--- START ---
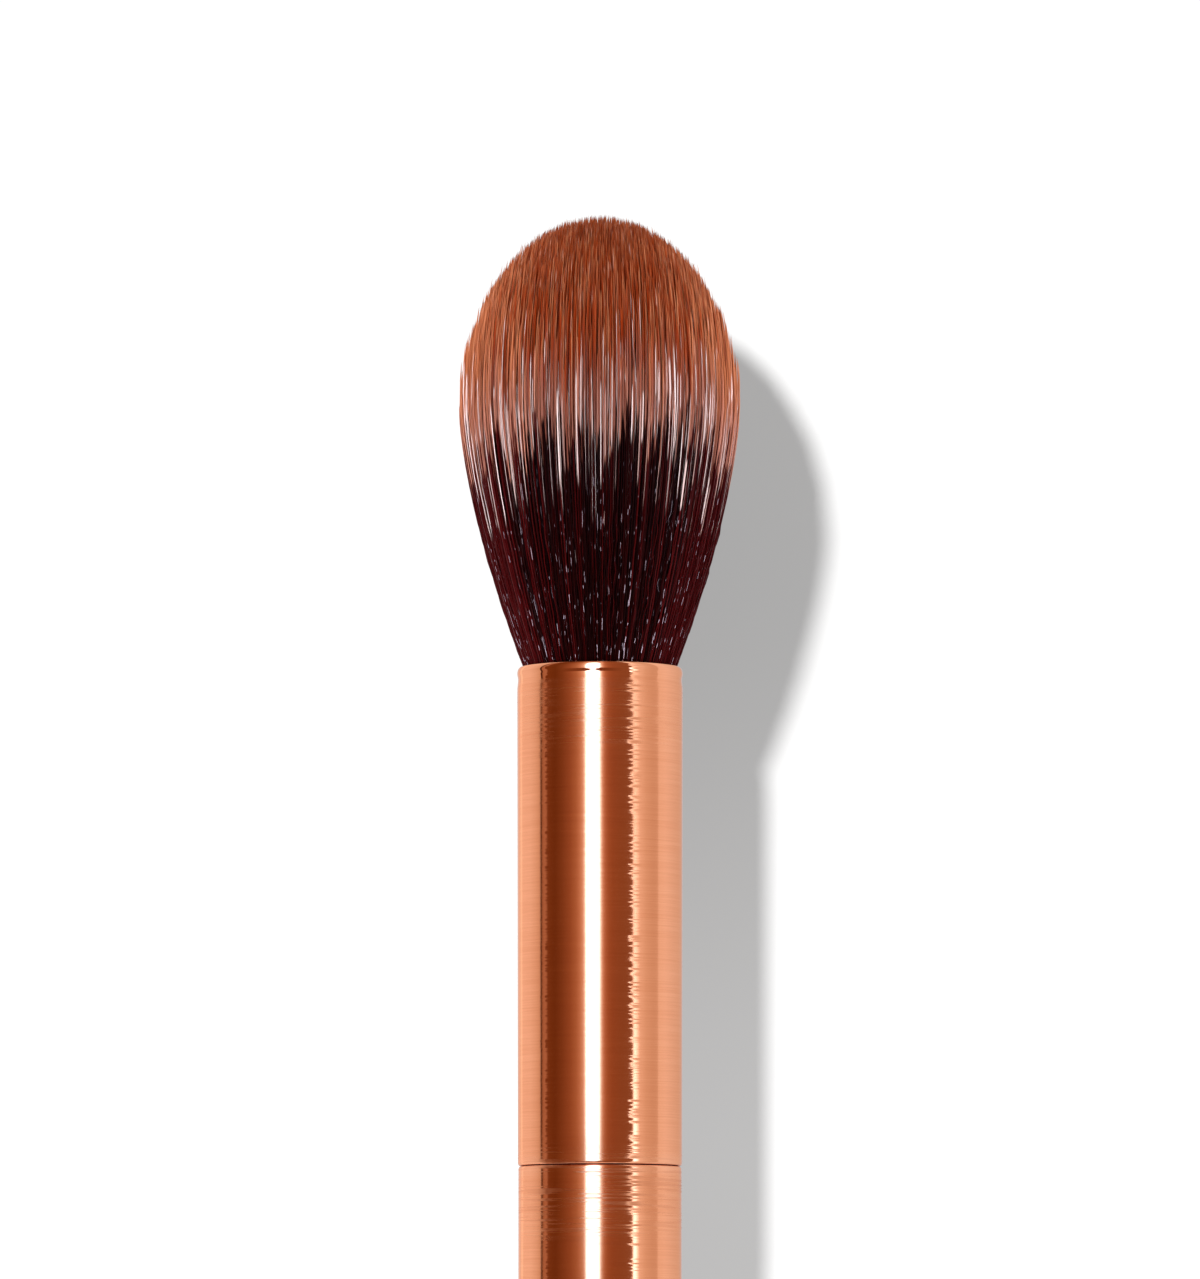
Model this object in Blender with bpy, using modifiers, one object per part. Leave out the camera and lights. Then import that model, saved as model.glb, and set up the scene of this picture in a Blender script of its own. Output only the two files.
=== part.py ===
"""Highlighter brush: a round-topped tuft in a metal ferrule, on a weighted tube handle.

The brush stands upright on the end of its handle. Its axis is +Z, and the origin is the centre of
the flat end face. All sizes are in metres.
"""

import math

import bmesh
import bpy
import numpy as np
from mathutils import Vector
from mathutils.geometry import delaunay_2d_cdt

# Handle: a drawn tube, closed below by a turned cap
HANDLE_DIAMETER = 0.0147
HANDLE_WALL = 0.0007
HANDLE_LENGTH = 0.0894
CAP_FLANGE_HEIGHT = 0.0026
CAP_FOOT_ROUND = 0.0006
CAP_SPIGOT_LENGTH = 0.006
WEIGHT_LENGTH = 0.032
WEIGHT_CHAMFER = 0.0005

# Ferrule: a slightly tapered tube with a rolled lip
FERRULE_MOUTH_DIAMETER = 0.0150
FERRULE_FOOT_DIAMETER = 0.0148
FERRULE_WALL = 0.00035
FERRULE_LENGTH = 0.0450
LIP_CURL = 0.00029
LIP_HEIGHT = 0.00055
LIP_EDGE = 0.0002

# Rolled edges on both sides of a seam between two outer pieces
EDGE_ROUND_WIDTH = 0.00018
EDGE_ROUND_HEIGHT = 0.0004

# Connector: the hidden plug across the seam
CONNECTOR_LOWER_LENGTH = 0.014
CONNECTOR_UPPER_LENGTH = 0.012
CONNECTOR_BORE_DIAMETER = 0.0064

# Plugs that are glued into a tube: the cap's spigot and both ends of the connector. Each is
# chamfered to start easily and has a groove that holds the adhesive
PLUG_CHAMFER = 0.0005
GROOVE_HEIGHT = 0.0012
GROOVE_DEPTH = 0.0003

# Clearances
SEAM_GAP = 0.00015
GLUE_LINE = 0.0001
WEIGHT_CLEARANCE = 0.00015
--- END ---
Each line above must be reproduced exactly as it stands.

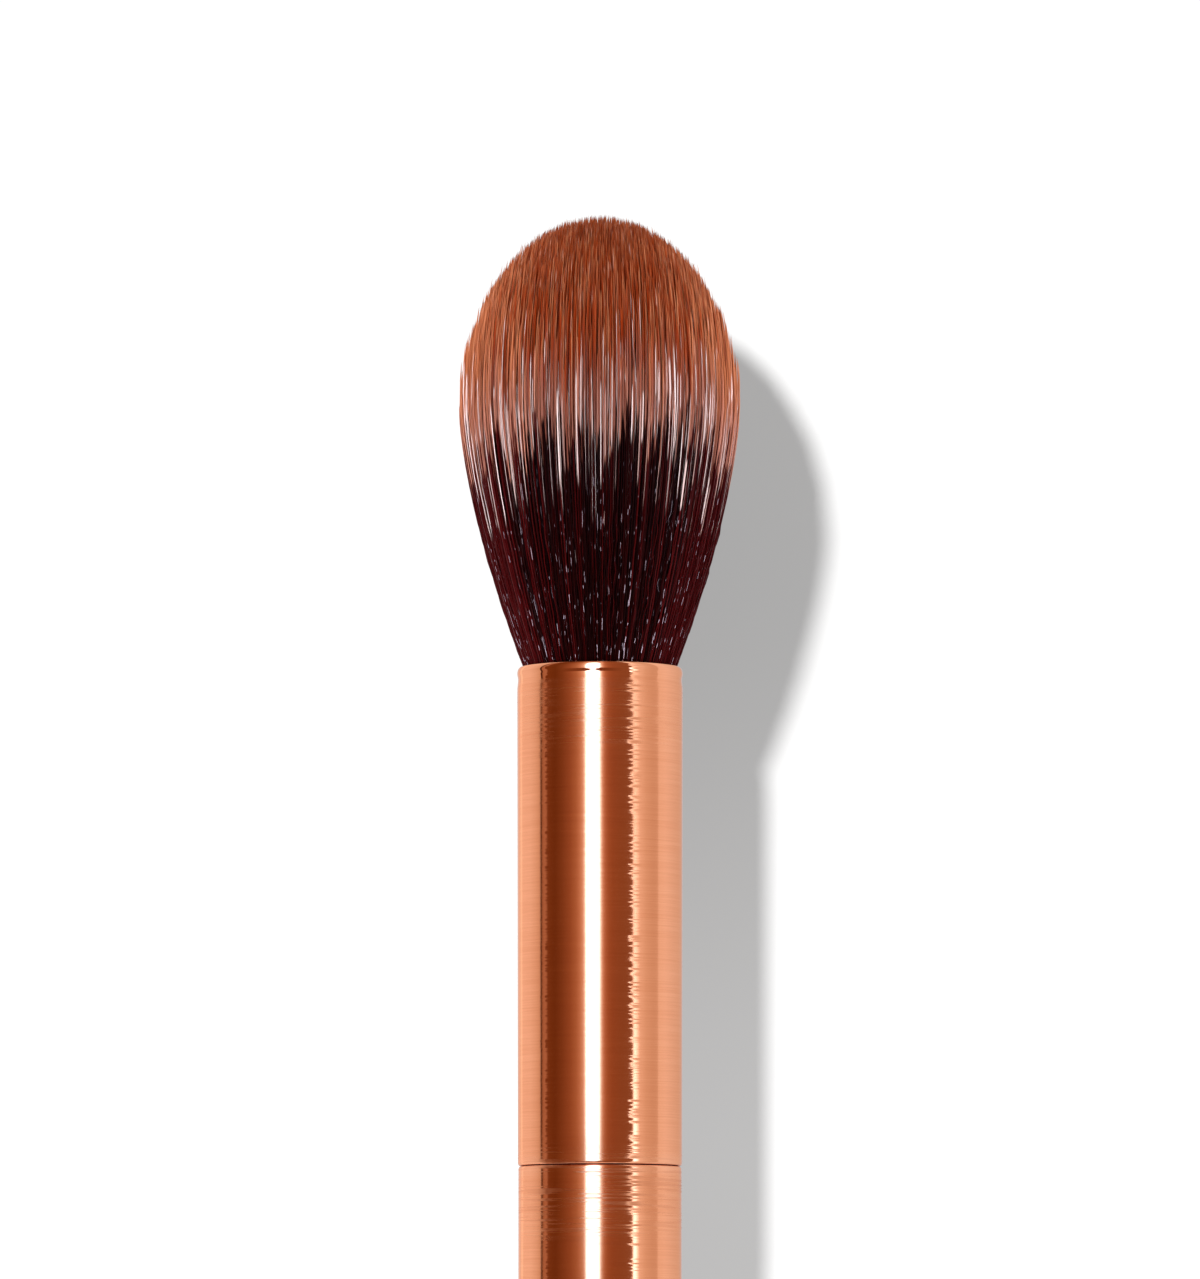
Model this object in Blender with bpy, using modifiers, one object per part. Leave out the camera and lights. Then import that model, saved as model.glb, and set up the scene of this picture in a Blender script of its own. Output only the two files.
=== part.py ===
"""Highlighter brush: a round-topped tuft in a metal ferrule, on a weighted tube handle.

The brush stands upright on the end of its handle. Its axis is +Z, and the origin is the centre of
the flat end face. All sizes are in metres.
"""

import math

import bmesh
import bpy
import numpy as np
from mathutils import Vector
from mathutils.geometry import delaunay_2d_cdt

# Handle: a drawn tube, closed below by a turned cap
HANDLE_DIAMETER = 0.0147
HANDLE_WALL = 0.0007
HANDLE_LENGTH = 0.0894
CAP_FLANGE_HEIGHT = 0.0026
CAP_FOOT_ROUND = 0.0006
CAP_SPIGOT_LENGTH = 0.006
WEIGHT_LENGTH = 0.032
WEIGHT_CHAMFER = 0.0005

# Ferrule: a slightly tapered tube with a rolled lip
FERRULE_MOUTH_DIAMETER = 0.0150
FERRULE_FOOT_DIAMETER = 0.0148
FERRULE_WALL = 0.00035
FERRULE_LENGTH = 0.0450
LIP_CURL = 0.00029
LIP_HEIGHT = 0.00055
LIP_EDGE = 0.0002

# Rolled edges on both sides of a seam between two outer pieces
EDGE_ROUND_WIDTH = 0.00018
EDGE_ROUND_HEIGHT = 0.0004

# Connector: the hidden plug across the seam
CONNECTOR_LOWER_LENGTH = 0.014
CONNECTOR_UPPER_LENGTH = 0.012
CONNECTOR_BORE_DIAMETER = 0.0064

# Plugs that are glued into a tube: the cap's spigot and both ends of the connector. Each is
# chamfered to start easily and has a groove that holds the adhesive
PLUG_CHAMFER = 0.0005
GROOVE_HEIGHT = 0.0012
GROOVE_DEPTH = 0.0003

# Clearances
SEAM_GAP = 0.00015
GLUE_LINE = 0.0001
WEIGHT_CLEARANCE = 0.00015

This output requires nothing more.